Electrostatic Interactions with Choline and Phosphate Groups Regulate Cisplatin Permeation through a Dioleoylphosphocholine Bilayer


The investigation of the intermolecular interactions between platinum-based anticancer drugs and lipid bilayers is of special relevance to unveil the mechanisms involved in different steps of the mode of action of these drugs. We have simulated the permeation of cisplatin through a model membrane composed of 1,2-dioleoyl-sn-glycero-3-phosphocholine lipids by means of umbrella sampling classical molecular dynamics simulations. The initial physisorption of cisplatin in the polar region of the membrane is controlled, in a first moment, by long-range electrostatic interactions with the choline groups, which trap the drug in a shallow free-energy minimum. Then, cisplatin is driven to a deeper free-energy minimum by long-range electrostatic interactions with the phosphate groups.

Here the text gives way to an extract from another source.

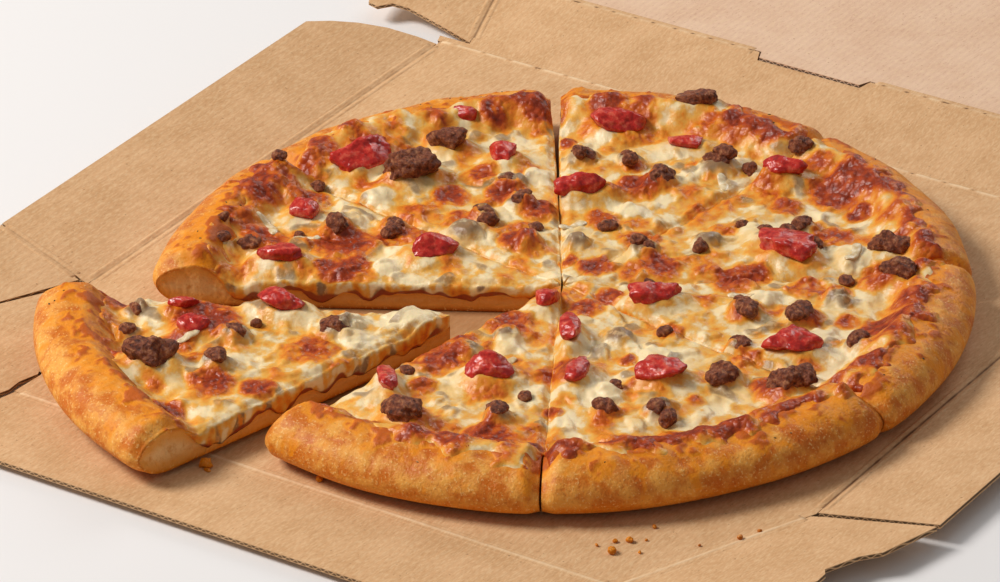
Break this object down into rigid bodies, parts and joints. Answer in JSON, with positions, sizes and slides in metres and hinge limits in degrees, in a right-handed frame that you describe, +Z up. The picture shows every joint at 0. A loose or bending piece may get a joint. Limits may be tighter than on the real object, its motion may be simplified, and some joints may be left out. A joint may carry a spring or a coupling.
{
  "type": "pizza in its open box",
  "caption": "Sliced round pizza with tomato and sausage in its open corrugated box, one slice pulled out.",
  "frame": {"origin": "middle of the base panel's underside, on the table", "axes": "+X right, +Y towards the lid's hinge, +Z up"},
  "size_m": [0.401, 0.7517, 0.0283],
  "materials": {
    "kraft_board": "matt paper",
    "baked_crust": "matt, lightly oiled",
    "melted_cheese": "soft gloss with browned spots",
    "diced_tomato": "wet gloss",
    "sausage_crumble": "rough with oil gloss"
  },
  "bodies": {
    "box_and_pizza": {"base": "kraft_board", "front_wall": "kraft_board", "corner_left": "kraft_board", "dough_1": "baked_crust", "dough_2": "baked_crust", "dough_3": "baked_crust", "dough_4": "baked_crust", "dough_5": "baked_crust", "dough_6": "baked_crust", "dough_7": "baked_crust", "dough_8": "baked_crust", "cheese_1": "melted_cheese", "cheese_2": "melted_cheese", "cheese_3": "melted_cheese", "cheese_4": "melted_cheese", "cheese_5": "melted_cheese", "cheese_6": "melted_cheese", "cheese_7": "melted_cheese", "cheese_8": "melted_cheese", "tomato_1": "diced_tomato", "tomato_2": "diced_tomato", "tomato_3": "diced_tomato", "tomato_4": "diced_tomato", "tomato_5": "diced_tomato", "tomato_6": "diced_tomato", "tomato_7": "diced_tomato", "tomato_8": "diced_tomato", "tomato_9": "diced_tomato", "tomato_10": "diced_tomato", "tomato_11": "diced_tomato", "tomato_12": "diced_tomato", "tomato_13": "diced_tomato", "tomato_14": "diced_tomato", "tomato_15": "diced_tomato", "tomato_16": "diced_tomato", "tomato_17": "diced_tomato", "tomato_18": "diced_tomato", "tomato_19": "diced_tomato", "tomato_20": "diced_tomato", "tomato_21": "diced_tomato", "tomato_22": "diced_tomato", "sausage_1": "sausage_crumble", "sausage_2": "sausage_crumble", "sausage_3": "sausage_crumble", "sausage_4": "sausage_crumble", "sausage_5": "sausage_crumble", "sausage_6": "sausage_crumble", "sausage_7": "sausage_crumble", "sausage_8": "sausage_crumble"},
    "back_wall_panel": {"back_wall": "kraft_board"},
    "lid_panel": {"lid": "kraft_board"},
    "ear_left_panel": {"ear_left": "kraft_board"},
    "ear_right_panel": {"ear_right": "kraft_board"},
    "left_wall_panel": {"left_wall": "kraft_board"},
    "gusset_left_panel": {"gusset_left": "kraft_board"},
    "right_wall_panel": {"right_wall": "kraft_board"},
    "corner_right_panel": {"corner_right": "kraft_board"},
    "lid_flap_left_panel": {"lid_flap_left": "kraft_board"},
    "lid_flap_right_panel": {"lid_flap_right": "kraft_board"},
    "lid_flap_front_panel": {"lid_flap_front": "kraft_board"}
  },
  "joints": [
    {"name": "back_wall_crease", "type": "hinge", "parent": "box_and_pizza", "child": "back_wall_panel", "pos_m": [-0.156, 0.155, 0.0016], "axis": [1, 0, 0], "range_deg": [0, 80]},
    {"name": "lid_crease", "type": "hinge", "parent": "back_wall_panel", "child": "lid_panel", "pos_m": [-0.156, 0.19932, 0.00941], "axis": [1, 0, 0], "range_deg": [0, 92]},
    {"name": "ear_left_crease", "type": "hinge", "parent": "back_wall_panel", "child": "ear_left_panel", "pos_m": [-0.1442, 0.15914, 0.00233], "axis": [-0.2713, 0.9479, 0.1671], "range_deg": [0, 80]},
    {"name": "ear_right_crease", "type": "hinge", "parent": "back_wall_panel", "child": "ear_right_panel", "pos_m": [0.1557, 0.19932, 0.00941], "axis": [-0.2713, -0.9479, -0.1671], "range_deg": [0, 80]},
    {"name": "left_wall_crease", "type": "hinge", "parent": "box_and_pizza", "child": "left_wall_panel", "pos_m": [-0.156, -0.155, 0.0016], "axis": [0, 1, 0], "range_deg": [0, 72]},
    {"name": "gusset_left_crease", "type": "hinge", "parent": "left_wall_panel", "child": "gusset_left_panel", "pos_m": [-0.156, -0.0772, 0.0016], "axis": [-0.9666, 0.1322, 0.2196], "range_deg": [0, 60]},
    {"name": "right_wall_crease", "type": "hinge", "parent": "box_and_pizza", "child": "right_wall_panel", "pos_m": [0.156, 0.155, 0.0016], "axis": [0, -1, 0], "range_deg": [0, 76]},
    {"name": "corner_right_crease", "type": "hinge", "parent": "box_and_pizza", "child": "corner_right_panel", "pos_m": [0.156, -0.078, 0.0016], "axis": [-0.3939, -0.9191, 0], "range_deg": [0, 70]},
    {"name": "lid_flap_left_crease", "type": "hinge", "parent": "lid_panel", "child": "lid_flap_left_panel", "pos_m": [-0.154, 0.19932, 0.00941], "axis": [0, 0.9997, -0.0227], "range_deg": [0, 77]},
    {"name": "lid_flap_right_crease", "type": "hinge", "parent": "lid_panel", "child": "lid_flap_right_panel", "pos_m": [0.154, 0.50954, 0.00237], "axis": [0, -0.9997, 0.0227], "range_deg": [0, 77]},
    {"name": "lid_flap_front_crease", "type": "hinge", "parent": "lid_panel", "child": "lid_flap_front_panel", "pos_m": [-0.156, 0.50954, 0.00237], "axis": [1, 0, 0], "range_deg": [0, 82]}
  ]
}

From this minimum to the middle of the bilayer the electrostatic repulsion between cisplatin and the choline groups partially cancels out the electrostatic attraction between cisplatin and the phosphate groups, inducing a general drop of the total interaction with the polar heads. In addition, the attractive interactions with the non-polar tails, which are dominated by van der Waals contributions, gain significance. The large energy barrier found when going from the global minimum to the middle of the membrane indicates that the non-electrostatic interactions between the drug and the non-polar tails are badly reproduced by the fixed point-charge force field used here, and that the introduction of polarization effects are likely necessary.